In the course of this, they kept trying to talk me in to opening a cupcake business. MIL’s bright idea was that they could help out and my mom could help out and we would all get rich.
I don’t want a cupcake business. I don’t really care about the inside of the cake. I want it to taste appetizing and make people happy but it isn’t what drives me. I like taking a cake as a base and using edible clay to make art. You can’t do the same thing with cupcakes. Not like that anyway.
It doesn’t interest me. It isn’t the point of what I am trying to accomplish. I can’t see myself spending 30 years or more squirting dollops of frosting on cupcakes all day and all night. That may be another person’s ideal career but not mine.
In my state, selling food is hard. There are so many rules. I doubt anyone will arrest you for selling a cake here and there but there are big fines for anyone that sells prepared food without various building codes (like a triple sink) and a sanitation license. I live in a rental. I would need a building away from my home.
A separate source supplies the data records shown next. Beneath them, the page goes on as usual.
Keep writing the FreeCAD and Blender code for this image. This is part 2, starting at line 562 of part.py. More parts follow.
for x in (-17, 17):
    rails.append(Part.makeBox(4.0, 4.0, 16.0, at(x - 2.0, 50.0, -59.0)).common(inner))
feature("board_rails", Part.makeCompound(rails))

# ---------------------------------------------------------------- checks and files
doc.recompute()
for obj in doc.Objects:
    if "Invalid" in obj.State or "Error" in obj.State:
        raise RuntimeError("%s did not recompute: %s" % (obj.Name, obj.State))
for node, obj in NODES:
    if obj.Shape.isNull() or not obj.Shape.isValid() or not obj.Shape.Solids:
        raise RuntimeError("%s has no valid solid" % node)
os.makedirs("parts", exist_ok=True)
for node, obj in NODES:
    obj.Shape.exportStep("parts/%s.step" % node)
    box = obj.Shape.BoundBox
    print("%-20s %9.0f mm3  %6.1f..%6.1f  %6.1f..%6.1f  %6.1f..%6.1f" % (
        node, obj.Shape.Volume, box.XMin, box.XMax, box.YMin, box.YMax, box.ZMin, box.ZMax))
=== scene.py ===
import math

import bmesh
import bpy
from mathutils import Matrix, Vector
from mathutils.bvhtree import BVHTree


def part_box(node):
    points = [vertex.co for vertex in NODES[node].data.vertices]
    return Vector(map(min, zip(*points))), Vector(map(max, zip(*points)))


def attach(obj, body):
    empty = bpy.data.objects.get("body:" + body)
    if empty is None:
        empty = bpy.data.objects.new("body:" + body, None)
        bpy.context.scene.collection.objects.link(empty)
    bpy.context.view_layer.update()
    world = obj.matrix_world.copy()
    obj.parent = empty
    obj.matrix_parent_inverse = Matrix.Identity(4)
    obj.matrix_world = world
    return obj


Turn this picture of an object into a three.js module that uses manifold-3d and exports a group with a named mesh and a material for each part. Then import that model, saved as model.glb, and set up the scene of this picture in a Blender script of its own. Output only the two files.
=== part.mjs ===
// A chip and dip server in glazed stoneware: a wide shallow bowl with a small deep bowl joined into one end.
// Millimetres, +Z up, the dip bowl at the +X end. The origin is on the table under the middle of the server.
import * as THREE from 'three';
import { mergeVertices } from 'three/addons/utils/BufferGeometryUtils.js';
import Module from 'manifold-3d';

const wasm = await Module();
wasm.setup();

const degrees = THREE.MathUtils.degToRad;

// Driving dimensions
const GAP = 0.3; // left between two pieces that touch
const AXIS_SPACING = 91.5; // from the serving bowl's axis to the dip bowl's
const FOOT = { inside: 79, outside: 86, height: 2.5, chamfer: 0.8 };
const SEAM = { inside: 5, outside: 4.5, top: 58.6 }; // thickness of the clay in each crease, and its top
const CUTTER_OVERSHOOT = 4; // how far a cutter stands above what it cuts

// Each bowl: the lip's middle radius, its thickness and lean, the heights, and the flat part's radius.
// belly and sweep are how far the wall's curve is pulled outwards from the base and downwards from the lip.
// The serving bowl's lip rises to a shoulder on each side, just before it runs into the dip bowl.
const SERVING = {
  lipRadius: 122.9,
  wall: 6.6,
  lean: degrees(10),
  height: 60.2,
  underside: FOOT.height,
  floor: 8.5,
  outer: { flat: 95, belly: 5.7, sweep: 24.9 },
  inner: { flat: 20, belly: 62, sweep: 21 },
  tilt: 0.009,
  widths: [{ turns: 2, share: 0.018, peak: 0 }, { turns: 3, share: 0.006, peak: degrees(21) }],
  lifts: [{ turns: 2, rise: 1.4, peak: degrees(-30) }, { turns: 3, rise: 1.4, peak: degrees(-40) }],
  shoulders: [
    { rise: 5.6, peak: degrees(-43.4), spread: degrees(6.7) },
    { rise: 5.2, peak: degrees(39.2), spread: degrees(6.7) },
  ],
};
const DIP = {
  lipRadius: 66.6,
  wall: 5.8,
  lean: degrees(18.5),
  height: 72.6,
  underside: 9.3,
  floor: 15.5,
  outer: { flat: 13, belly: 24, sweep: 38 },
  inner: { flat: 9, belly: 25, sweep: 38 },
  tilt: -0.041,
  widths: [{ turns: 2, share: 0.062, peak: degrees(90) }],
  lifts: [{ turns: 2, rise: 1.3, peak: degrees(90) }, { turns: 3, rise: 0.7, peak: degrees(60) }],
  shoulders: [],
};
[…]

I don’t have credit, collateral, a business model, or anything else. I don’t need it because I don’t want to sacrifice my time with my family to make cupcakes around the clock.
What? So we can get rich? You won’t. Period.
MIL can’t stand long enough to bake a roast because her weight is so hard on her knees. How is she going to help?
SIL can’t cook.
My mom has numerous health problems, would never take orders from me, and can’t work even if she could handle it (she can’t) because she is on social security.
So I would be left holding the bag on a business I didn’t want, working day and night, and not taking care of my family.
SIL said something like “that’s what having a job is.” If I am going to start a business, it isn’t going to be something that is thankless and boring and takes years to turn a profit. I’ll do something I like.
I swear, this is why I don’t listen to them. They hear what they want to hear and nothing more and then they don’t let up, ever.
I will continue to make cakes until I am good enough to sell them and then I will do a few at a time. I don’t need to get rich, hire help, or lock myself in to something I don’t care about this way.
On with the cake!! You want to sell cupcakes, then get baking!
I was so proud of this one! I kept looking in the fridge to check it out.
The cakes are chocolate with raspberry chocolate cream cheese filling (6 inch) and lemon with lemon mint cream cheese filling (10 inch). They’re frosted with vanilla buttercream and then covered in fondant. The decorations are mostly vanilla buttercream, except for a fondant rainbow and plastic pony. Go toybox!